I think about my purpose after a hard couple weeks. Two friends have passed, one a man and the other a dog and I’ve beheld their ashes. Bodies now shapes of a different kind. And I thought of Ovid, that stricken cartoonist, who saw men and women trapped within trees and animals, who knew the cruel gods and goddesses. In other words I cursed my education.

What else can you do?

2.

Foolish to think we have purpose. And equally silly to imagine we don’t. As the poet said: “curses on those who do/and do not take dope.”

Holding my little dog’s ashes last night I reminded myself I’ve a reason to be here. And I’ve no idea what it is.

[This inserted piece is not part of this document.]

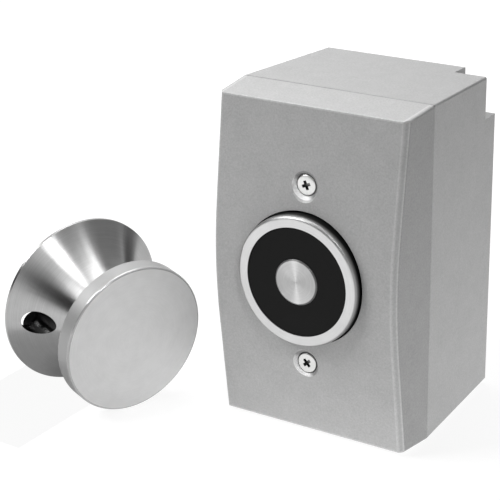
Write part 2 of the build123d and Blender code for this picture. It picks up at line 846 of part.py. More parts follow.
with BuildPart() as seat_liner:
    with BuildSketch(section_plane):
        with BuildLine():
            ThreePointArc(
                (rise(liner_inner, liner_below), ball_centre - liner_below),
                (liner_inner, ball_centre),
                (rise(liner_inner, liner_above), ball_centre + liner_above),
            )
            Line(
                (rise(liner_inner, liner_above), ball_centre + liner_above),
                (rise(liner_outer, liner_above), ball_centre + liner_above),
            )
            ThreePointArc(
                (rise(liner_outer, liner_above), ball_centre + liner_above),
                (liner_outer, ball_centre),
                (rise(liner_outer, liner_below), ball_centre - liner_below),
            )
            Line(
                (rise(liner_outer, liner_below), ball_centre - liner_below),
                (rise(liner_inner, liner_below), ball_centre - liner_below),
            )
        make_face()
    revolve(axis=armature_axis)
    # the slit that lets it snap over the ball
    with BuildSketch(door_plane):
        with Locations((0, liner_outer)):
            Rectangle(liner_slit, 2 * liner_outer)
    extrude(amount=armature_length, mode=Mode.SUBTRACT)
seat_liner.part.label = "seat_liner"
export_step(seat_liner.part, "parts/seat_liner.step")

shoulder_start = disc_rear - stud_shoulder_height
with BuildPart() as ball_stud:
    with BuildSketch(section_plane):
        with BuildLine():
            ThreePointArc(
                (0, ball_centre - ball_radius),
                (ball_radius, ball_centre),
                (stud_shank_radius, ball_centre + rise(ball_radius, stud_shank_radius)),
            )
            Polyline(
                (stud_shank_radius, ball_centre + rise(ball_radius, stud_shank_radius)),
                (stud_shank_radius, shoulder_start),
                (stud_shoulder_radius, shoulder_start),
                (stud_shoulder_radius, disc_rear),
                (stud_thread_radius, disc_rear),
                (stud_thread_radius, disc_rear + stud_thread_length),
                (0, disc_rear + stud_thread_length),
                (0, ball_centre - ball_radius),
            )
        make_face()
    revolve(axis=armature_axis)
ball_stud.part.label = "ball_stud"
export_step(ball_stud.part, "parts/ball_stud.step")

with BuildPart() as armature_disc:
    with BuildSketch(door_plane.offset(disc_rear)):
        Circle(disc_radius)
    extrude(amount=disc_thickness)
    fillet(armature_disc.edges().filter_by(GeomType.CIRCLE), disc_edge_round)
    with BuildSketch(door_plane.offset(disc_rear)):
        Circle(stud_thread_radius + thread_clearance)
    extrude(amount=stud_thread_length + thread_clearance, mode=Mode.SUBTRACT)
armature_disc.part.label = "armature_disc"
export_step(armature_disc.part, "parts/armature_disc.step")
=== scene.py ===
import math

import bpy
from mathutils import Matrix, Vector


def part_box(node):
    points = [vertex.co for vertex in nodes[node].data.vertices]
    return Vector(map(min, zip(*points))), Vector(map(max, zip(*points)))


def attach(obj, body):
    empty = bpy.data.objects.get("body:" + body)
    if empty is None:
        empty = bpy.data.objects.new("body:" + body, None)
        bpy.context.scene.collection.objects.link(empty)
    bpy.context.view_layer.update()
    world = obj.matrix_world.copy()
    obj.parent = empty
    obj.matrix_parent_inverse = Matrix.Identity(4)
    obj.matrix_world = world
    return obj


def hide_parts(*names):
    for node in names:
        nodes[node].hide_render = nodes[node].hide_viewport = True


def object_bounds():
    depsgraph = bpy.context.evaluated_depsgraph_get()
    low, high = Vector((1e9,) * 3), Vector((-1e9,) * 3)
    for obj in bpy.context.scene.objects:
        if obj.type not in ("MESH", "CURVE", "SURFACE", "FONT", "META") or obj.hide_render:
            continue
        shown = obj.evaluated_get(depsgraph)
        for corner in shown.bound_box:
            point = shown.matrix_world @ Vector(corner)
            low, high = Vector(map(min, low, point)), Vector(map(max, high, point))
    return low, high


# The looks of an electromagnetic door holder: a sand-textured silver housing with a satin pot
# magnet in its bowed cover, and the turned steel armature that lies beside it.
# Everything is in metres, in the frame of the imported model: X across, +Y into the wall, Z up.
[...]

My friend was what we’ve come to call a “failed Catholic” who, by my lights, was a success as he left a cruel church and practiced lovingkindness all his days. His motto would have been had he shared it: “be good, be kind, get on with it.”

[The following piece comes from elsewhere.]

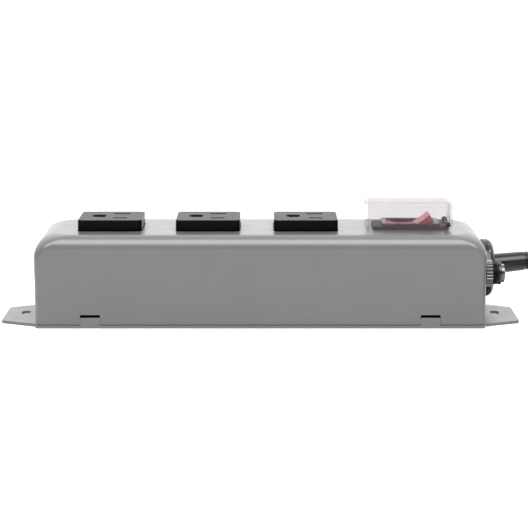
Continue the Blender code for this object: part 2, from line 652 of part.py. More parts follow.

Ovid, who didn’t think creation was kind would not have understood this. But the Sermon on the Mount is, like the Declaration of Independence, a game changer. Dare to be kind, dare to think for yourself. Dare to know love is the purpose.

3.

I repeat this to the ashes.

Elegy For A Little Dog

        --Harley, a Lhasa apso

Under the dream eyelids where you live now
I see you beneath birches standing watch
Good traveler with your plumed tail
Head high, your Tibetan smile
(That way you had of hinting
Next joy and next)
I promise we’re still in love
Here between waves
In the stones of the field
O still in love with you
So not forgetting
Your unbounded prance
Which was silly
In the way of those
Who truly live

How to Live, What to Do/ Notebook Entries

I can’t tell you how to live or what to do but literary history is jammed with this expectation, indeed its often the subject of great novels and poems. Who after all is Dorothea in “Middlemarch” but a barometer of sorts—a soul in suspension whose works and days are a struggle for Epicurean good?

Me? I’m a weak fellow. I have for many years tried to be decent. This has meant not worshipping easy satisfactions but learning to use life with an eye toward assisting others. And yes I can’t tell you how it’s going. I don’t have enough vanity to pretend I’m anything much. Still I’d like to be a barometer of sorts like Dorothea.

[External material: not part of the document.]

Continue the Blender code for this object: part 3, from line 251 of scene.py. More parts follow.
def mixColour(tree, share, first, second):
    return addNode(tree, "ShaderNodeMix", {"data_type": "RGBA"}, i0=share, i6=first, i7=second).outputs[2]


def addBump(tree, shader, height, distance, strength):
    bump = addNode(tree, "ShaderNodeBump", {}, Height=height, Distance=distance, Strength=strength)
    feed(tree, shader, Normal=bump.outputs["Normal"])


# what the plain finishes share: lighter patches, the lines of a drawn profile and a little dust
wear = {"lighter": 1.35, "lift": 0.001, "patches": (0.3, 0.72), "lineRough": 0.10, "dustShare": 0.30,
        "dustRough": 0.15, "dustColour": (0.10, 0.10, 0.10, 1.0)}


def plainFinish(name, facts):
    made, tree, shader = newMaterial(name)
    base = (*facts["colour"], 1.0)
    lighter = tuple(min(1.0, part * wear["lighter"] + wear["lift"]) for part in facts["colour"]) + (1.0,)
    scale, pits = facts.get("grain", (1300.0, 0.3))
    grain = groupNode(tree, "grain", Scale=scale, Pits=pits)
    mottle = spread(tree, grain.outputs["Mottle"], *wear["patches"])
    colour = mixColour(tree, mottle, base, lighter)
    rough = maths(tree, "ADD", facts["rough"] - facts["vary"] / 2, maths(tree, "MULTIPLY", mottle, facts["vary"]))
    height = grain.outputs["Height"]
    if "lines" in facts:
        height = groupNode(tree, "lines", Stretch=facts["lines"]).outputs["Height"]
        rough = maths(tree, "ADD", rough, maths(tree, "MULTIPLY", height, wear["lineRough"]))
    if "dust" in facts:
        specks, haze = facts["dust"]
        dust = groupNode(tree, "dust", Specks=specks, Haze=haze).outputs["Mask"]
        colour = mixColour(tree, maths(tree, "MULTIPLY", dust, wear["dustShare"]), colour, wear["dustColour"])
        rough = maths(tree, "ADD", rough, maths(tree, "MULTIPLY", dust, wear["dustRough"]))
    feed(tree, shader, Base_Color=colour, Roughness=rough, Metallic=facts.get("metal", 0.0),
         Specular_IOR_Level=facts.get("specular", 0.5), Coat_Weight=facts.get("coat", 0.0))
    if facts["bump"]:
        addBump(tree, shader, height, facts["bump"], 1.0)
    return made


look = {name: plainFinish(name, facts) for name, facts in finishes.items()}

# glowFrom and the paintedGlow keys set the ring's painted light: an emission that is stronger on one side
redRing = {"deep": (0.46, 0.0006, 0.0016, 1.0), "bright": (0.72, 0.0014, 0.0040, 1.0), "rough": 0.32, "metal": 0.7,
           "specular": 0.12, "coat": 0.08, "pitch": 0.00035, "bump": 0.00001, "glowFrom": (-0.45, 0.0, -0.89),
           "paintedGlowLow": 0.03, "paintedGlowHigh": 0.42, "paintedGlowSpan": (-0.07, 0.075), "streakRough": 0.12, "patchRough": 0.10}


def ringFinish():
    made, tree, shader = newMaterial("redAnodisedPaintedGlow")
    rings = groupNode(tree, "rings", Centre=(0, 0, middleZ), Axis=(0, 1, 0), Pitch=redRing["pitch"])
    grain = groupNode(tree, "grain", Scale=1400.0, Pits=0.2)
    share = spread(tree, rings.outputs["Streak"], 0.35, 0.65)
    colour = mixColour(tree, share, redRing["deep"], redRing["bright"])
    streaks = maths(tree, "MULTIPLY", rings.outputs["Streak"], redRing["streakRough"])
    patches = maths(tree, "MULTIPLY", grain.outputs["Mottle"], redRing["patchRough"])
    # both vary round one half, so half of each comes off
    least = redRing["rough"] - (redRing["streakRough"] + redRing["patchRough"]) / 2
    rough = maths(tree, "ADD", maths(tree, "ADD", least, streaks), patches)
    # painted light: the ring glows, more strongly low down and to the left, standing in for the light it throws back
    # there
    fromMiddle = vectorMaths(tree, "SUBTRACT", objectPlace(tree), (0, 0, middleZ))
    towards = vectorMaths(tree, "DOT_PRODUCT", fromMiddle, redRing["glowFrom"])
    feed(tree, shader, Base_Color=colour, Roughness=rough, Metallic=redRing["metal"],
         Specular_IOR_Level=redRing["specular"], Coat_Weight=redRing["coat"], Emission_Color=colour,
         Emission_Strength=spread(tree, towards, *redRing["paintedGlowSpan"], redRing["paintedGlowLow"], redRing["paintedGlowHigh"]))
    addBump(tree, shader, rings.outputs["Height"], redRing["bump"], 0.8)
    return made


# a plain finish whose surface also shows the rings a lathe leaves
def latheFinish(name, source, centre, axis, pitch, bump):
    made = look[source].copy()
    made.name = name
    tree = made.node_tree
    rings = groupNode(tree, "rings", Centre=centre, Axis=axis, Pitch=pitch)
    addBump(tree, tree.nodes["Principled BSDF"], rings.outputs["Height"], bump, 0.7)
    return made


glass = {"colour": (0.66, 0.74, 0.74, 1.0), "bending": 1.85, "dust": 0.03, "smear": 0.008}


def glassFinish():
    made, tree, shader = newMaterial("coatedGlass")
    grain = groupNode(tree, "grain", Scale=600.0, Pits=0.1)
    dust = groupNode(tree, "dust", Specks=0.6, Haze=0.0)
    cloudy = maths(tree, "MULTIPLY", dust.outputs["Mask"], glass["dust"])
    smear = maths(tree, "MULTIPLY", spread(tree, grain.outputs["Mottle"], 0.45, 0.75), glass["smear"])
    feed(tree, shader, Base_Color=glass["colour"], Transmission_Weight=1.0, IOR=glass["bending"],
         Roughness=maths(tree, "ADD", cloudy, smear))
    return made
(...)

As the Swedish poet Gunnar Ekelof wrote: “you see your life for what it ought to be,/and ought to have been.”

**

The prose above is vatic and bordering on sanctimony. Here is where I need to pull a handkerchief from my pocket—one of those Harpo Marx hankies that keeps on coming.

**

In the Way of Poets I Was Sad All Day

For each person is a world
Peopled by blind creatures in revolt
As Ekelof said—though
I know a horse without eyes
Who’s gentle and who
I’m certain has a thousand souls.
Of sadness I know so little
Though I just read about
A scientist who makes music
From the strands
Of spider webs
And cold voices
Rise and fall there
And tonight in my absentmindedness
I listen to the wind
Which is a way
Of sensing things
I’ll never hold—
That audible cemetery.
Whenever I say peace I mean something different.

**

When I was young I thought poetry would fix everything. I was a real fool. But I had a saving grace or two. I didn’t think my wounds were significant. I wouldn’t bend your ear about them.
Of sadness and goodness I know so little. But I know this much. I know.